Dividing Assets and Properties in Divorce: Factors the Court Considers

Posted by on Nov 2, 2013 in Divorce | 1 comment

Division of assets, properties, and debts that accompany a divorce case can be an additional worry-filled and taxing experience for divorcing couples, especially if no pre-nuptial agreement was entered into and, more so, if the spouses can not come to agreeable terms. This scenario would particularly be a concern to one of the spouses who chose to take care of the household over pursuing his or her professional career.

Dividing a divorcing couple’s wealth and debts is one related concern that will directly affect each of the spouse’s style of living right after the divorce is complete. Thus, this is one really sensitive issue as it will mean laying down of all finances to enable the judge (handling the divorce case) to make a fair decision on who gets which property and asset and how much debt each of the spouses will have to pay.

Before making any decisions, however, the court will first need to establish which properties and assets are subject to division, meaning, which are non-marital and marital (acquired during marriage). Properties and assets include employer-sponsored 401K or retirement savings plan, retirement and pension plans, life insurance, deferred compensation, commissions and bonuses, mutual funds, stocks and bonds, saving accounts, vehicles, antiques and art, among others. The marital home may be temporarily exempt from the division as it is usually awarded to the custodial parent (if the couple has a child/children) but only until the child finishes high school or turns 18.

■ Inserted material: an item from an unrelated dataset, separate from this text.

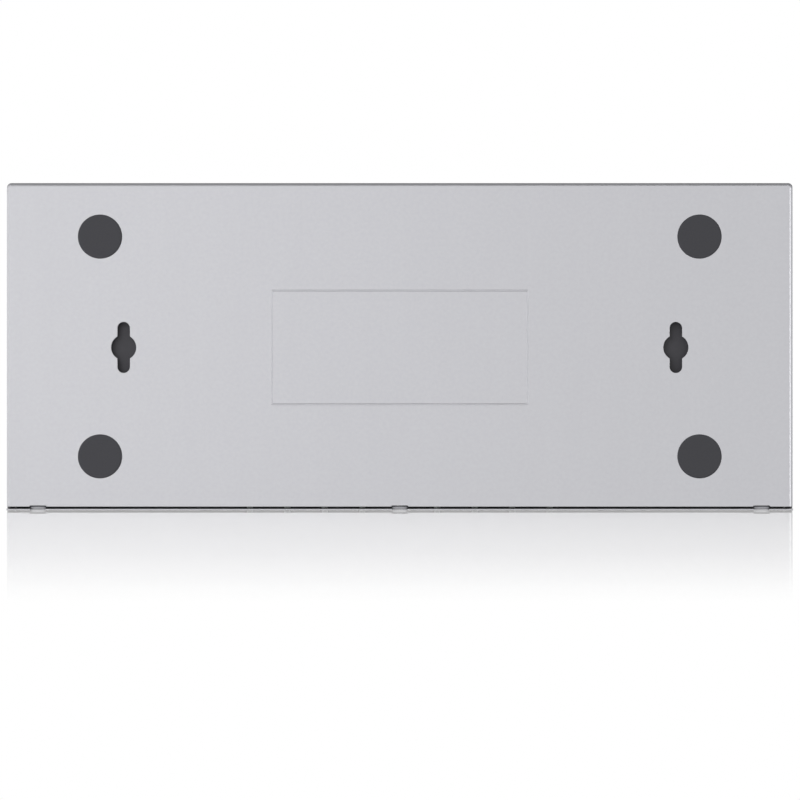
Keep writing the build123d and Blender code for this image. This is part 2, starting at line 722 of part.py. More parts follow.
with BuildPart() as heat_sink:
    with BuildSketch(pad_plane.offset(pad_thickness)):
        Rectangle(sink_width, sink_width)
    extrude(amount=sink_base)
    fin_pitch = (sink_width - sink_fin) / (sink_fin_count - 1)
    with BuildSketch(pad_plane.offset(pad_thickness + sink_base)):
        with GridLocations(fin_pitch, 0, sink_fin_count, 1):
            Rectangle(sink_fin, sink_width)
    extrude(amount=sink_height - sink_base)
heat_sink.part.label = "heat_sink"
export_step(heat_sink.part, "parts/heat_sink.step")

for name, place in (("memory_chip", memory_place), ("regulator_chip", regulator_place)):
    with BuildPart() as small_chip:
        with BuildSketch(on_board(place)):
            Rectangle(small_chip_size[0], small_chip_size[1])
        extrude(amount=small_chip_size[2])
        chamfer(small_chip.faces().sort_by(Axis.Z)[-1].edges(), small_chip_edge)
    small_chip.part.label = name
    export_step(small_chip.part, f"parts/{name}.step")

with BuildPart() as crystal:
    with BuildSketch(on_board(crystal_place)):
        SlotOverall(crystal_length, crystal_width)
    extrude(amount=crystal_height)
crystal.part.label = "crystal"
export_step(crystal.part, "parts/crystal.step")

with BuildPart() as power_inductor:
    with BuildSketch(on_board(inductor_place)):
        Rectangle(inductor_width, inductor_width)
    extrude(amount=inductor_height)
    chamfer(power_inductor.edges().filter_by(Axis.Z), inductor_corner)
power_inductor.part.label = "power_inductor"
export_step(power_inductor.part, "parts/power_inductor.step")

# Bulk capacitors
for number, step in enumerate((0, capacitor_spacing), 1):
    with BuildPart() as bulk_capacitor:
        with BuildSketch(on_board((capacitor_place[0] + step, capacitor_place[1]))):
            Circle(capacitor_radius)
        extrude(amount=capacitor_height)
    bulk_capacitor.part.label = f"bulk_capacitor_{number}"
    export_step(bulk_capacitor.part, f"parts/bulk_capacitor_{number}.step")

# Status lamps and the light pipe that carries them to the front wall
with BuildPart() as status_lamps:
    with BuildSketch(Plane.XY.offset(board_top)):
        with Locations(*[(x, lamp_y) for x in lamp_xs]):
            Rectangle(lamp_size[0], lamp_size[1])
    extrude(amount=lamp_size[2])
status_lamps.part.label = "status_lamps"
export_step(status_lamps.part, "parts/status_lamps.step")

with BuildPart() as light_pipe:
    pipe_base = board_top + lamp_size[2] + lamp_gap
    pipe_top = pipe_z + pipe_width / 2
    pipe_front = front_face + pipe_tip_recess
    pipe_near = lamp_y - pipe_width / 2
    pipe_far = lamp_y + pipe_width / 2
    with BuildSketch(*[Plane.YZ.offset(x) for x in lamp_xs]):
        with BuildLine():
            Polyline((pipe_near, pipe_base), (pipe_near, pipe_top - pipe_width),
                     (pipe_front, pipe_top - pipe_width), (pipe_front, pipe_top),
                     (pipe_near, pipe_top), (pipe_far, pipe_top - pipe_width),
                     (pipe_far, pipe_base), close=True)
        make_face()
    extrude(amount=pipe_width / 2, both=True)
    # Rail behind the fingers, on a foot at each end that stands on the board
    rail_half = lamp_xs[-1] + pipe_foot_overhang
    with BuildSketch(Plane.YZ):
        with Locations((pipe_far, pipe_base + pipe_rail_height)):
            Rectangle(pipe_width, pipe_rail_height, align=(Align.MIN, Align.CENTER))
    extrude(amount=rail_half, both=True)
    foot_middle = rail_half - pipe_foot_width / 2
    with BuildSketch(Plane.XY.offset(board_top)):
        with Locations((foot_middle, pipe_far), (-foot_middle, pipe_far)):
            Rectangle(pipe_foot_width, pipe_width, align=(Align.CENTER, Align.MIN))
    extrude(amount=pipe_base - board_top + pipe_rail_height)
light_pipe.part.label = "light_pipe"
export_step(light_pipe.part, "parts/light_pipe.step")
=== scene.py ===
import math

import bpy
import numpy as np
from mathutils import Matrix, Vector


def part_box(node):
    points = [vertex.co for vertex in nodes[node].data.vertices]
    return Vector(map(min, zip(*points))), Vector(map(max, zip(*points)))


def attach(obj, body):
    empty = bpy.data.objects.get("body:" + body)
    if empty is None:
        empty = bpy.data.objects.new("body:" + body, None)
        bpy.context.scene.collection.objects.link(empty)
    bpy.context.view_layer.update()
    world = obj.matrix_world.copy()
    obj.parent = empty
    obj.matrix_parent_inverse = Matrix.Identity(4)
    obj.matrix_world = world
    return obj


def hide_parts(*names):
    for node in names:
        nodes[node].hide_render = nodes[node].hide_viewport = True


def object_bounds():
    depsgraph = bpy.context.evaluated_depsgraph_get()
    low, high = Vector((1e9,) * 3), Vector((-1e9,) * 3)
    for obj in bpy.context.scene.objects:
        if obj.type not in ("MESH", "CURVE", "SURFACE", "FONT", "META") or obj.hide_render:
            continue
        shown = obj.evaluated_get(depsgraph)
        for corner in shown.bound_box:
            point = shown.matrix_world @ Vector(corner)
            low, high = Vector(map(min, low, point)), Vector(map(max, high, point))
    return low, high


# An eight-port ethernet switch seen from below, stood on its front edge on a glossy white floor.
# Metres, Z up: the plate with the feet faces -Z, the ports +Y, and the lamps -Y.

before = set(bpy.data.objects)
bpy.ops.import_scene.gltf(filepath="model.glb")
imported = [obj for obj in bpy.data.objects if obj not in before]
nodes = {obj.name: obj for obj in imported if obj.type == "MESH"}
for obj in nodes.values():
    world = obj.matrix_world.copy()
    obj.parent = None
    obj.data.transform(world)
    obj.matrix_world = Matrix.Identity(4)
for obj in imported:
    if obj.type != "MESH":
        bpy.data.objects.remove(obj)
cadLow, cadHigh = [list(corner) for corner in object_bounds()]
mm = 0.001
print("frame loaded:", len(nodes), "nodes")


def linear(hexColour):
    # sRGB hex to linear light, one channel at a time
    channels = [int(hexColour[i:i + 2], 16) / 255 for i in (1, 3, 5)]
    return tuple(c / 12.92 if c <= 0.04045 else ((c + 0.055) / 1.055) ** 2.4 for c in channels) + (1.0,)


def addNode(tree, kind, settings=None, values=None, links=None):
    # settings go on the node, values on its sockets, links name (node, output) for a socket
    node = tree.nodes.new(kind)
    for name, value in (settings or {}).items():
        setattr(node, name, value)
    for socket, value in (values or {}).items():
        node.inputs[socket].default_value = value
    for socket, (source, output) in (links or {}).items():
        tree.links.new(source.outputs[output], node.inputs[socket])
    return node


def blankTree(owner):
    owner.use_nodes = True
    owner.node_tree.nodes.clear()
    return owner.node_tree


# What every finish has unless its own look says otherwise. Grain, edge, streak and recess
# lengths are millimetres on the real thing.
commonLook = {"detail": 3.0, "stretch": (1, 1, 1), "relief": 0.1, "reliefDepth": 0.2, "edgeSamples": 6,
              "metallic": 0.0, "ior": 1.5}


def mottledMaterial(name, ownLook):
    # The shared ground of the materials: one shader whose colour wanders between two near
    # tones with a grain of a real size, and the same grain as a shallow relief.
    look = {**commonLook, **ownLook}
    material = bpy.data.materials.new(name)
    tree = blankTree(material)
    place = addNode(tree, "ShaderNodeTexCoord")
    stretch = addNode(tree, "ShaderNodeMapping", values={"Scale": look["stretch"]},
                      links={"Vector": (place, "Object")})
    grain = addNode(tree, "ShaderNodeTexNoise",
                    values={"Scale": 1 / (look["grain"] * mm), "Detail": look["detail"]},
                    links={"Vector": (stretch, "Vector")})
    tone = addNode(tree, "ShaderNodeMix", {"data_type": "RGBA"},
                   {"A": linear(look["dark"]), "B": linear(look["light"])}, {"Factor": (grain, "Fac")})
    reliefDepth = look["grain"] * mm * look["reliefDepth"]
    relief = addNode(tree, "ShaderNodeBump", values={"Strength": look["relief"], "Distance": reliefDepth},
                     links={"Height": (grain, "Fac")})
    if "edge" in look:  # rolls the light softly over folds and sheared edges
        rolled = addNode(tree, "ShaderNodeBevel", {"samples": look["edgeSamples"]},
                         {"Radius": look["edge"] * mm})
        tree.links.new(rolled.outputs["Normal"], relief.inputs["Normal"])
    shader = addNode(tree, "ShaderNodeBsdfPrincipled",
                     values={"Roughness": look["roughness"], "Metallic": look["metallic"],
                             "IOR": look["ior"]},
                     links={"Base Color": (tone, "Result"), "Normal": (relief, "Normal")})
    addNode(tree, "ShaderNodeOutputMaterial", links={"Surface": (shader, "BSDF")})
    return material, tree, shader, tone, place


# Case sheet: steel with a satin silver powder coat, whose aluminium flakes mirror a part of
# the light: folds turned to a lamp shine and folds turned to the dark read dark. The baked
# powder gives a fine mottle, and the levelled sheet below shows as faint streaks along Y.
# Painted shade: the coat is darkened where ambient occlusion finds the surroundings close in, past
# notchFrom millimetres from the middle, so the lugs in the notches of the front edge read greyer.
caseLook = {"dark": "#c6c6cb", "light": "#d0d0d4", "grain": 1.1, "roughness": 0.2, "relief": 0.05,
            "metallic": 0.42, "edge": 0.25,
            "streak": 6.0, "streakLength": 90.0, "streakDetail": 2.0, "streakDark": "#c3c3c8",
            "streakShare": 0.3,
            "recess": 1.6, "paintedShadeTone": "#5c5c61", "recessOpen": 0.95, "recessShut": 0.68,
            "recessSamples": 8, "notchFrom": 50.2, "notchTo": 50.5}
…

Some of the other factors considered by the court in dividing property and assets are length of marriage, the income and/or property contributed (by each of the spouses) into the marriage, each of the spouse’s earning capability and income, their health, ages, and their standard of living during marriage.

Not all states are the same with regard to how their local courts divide property and assets. Unless changes have been made, the 50-50 rule division still holds true in nine states (California, Louisiana, Washington, Arizona, Wisconsin, Idaho, Texas, Nevada and New Mexico). All other 41 states make an equitable distribution, the basis of which is reasonableness and fairness.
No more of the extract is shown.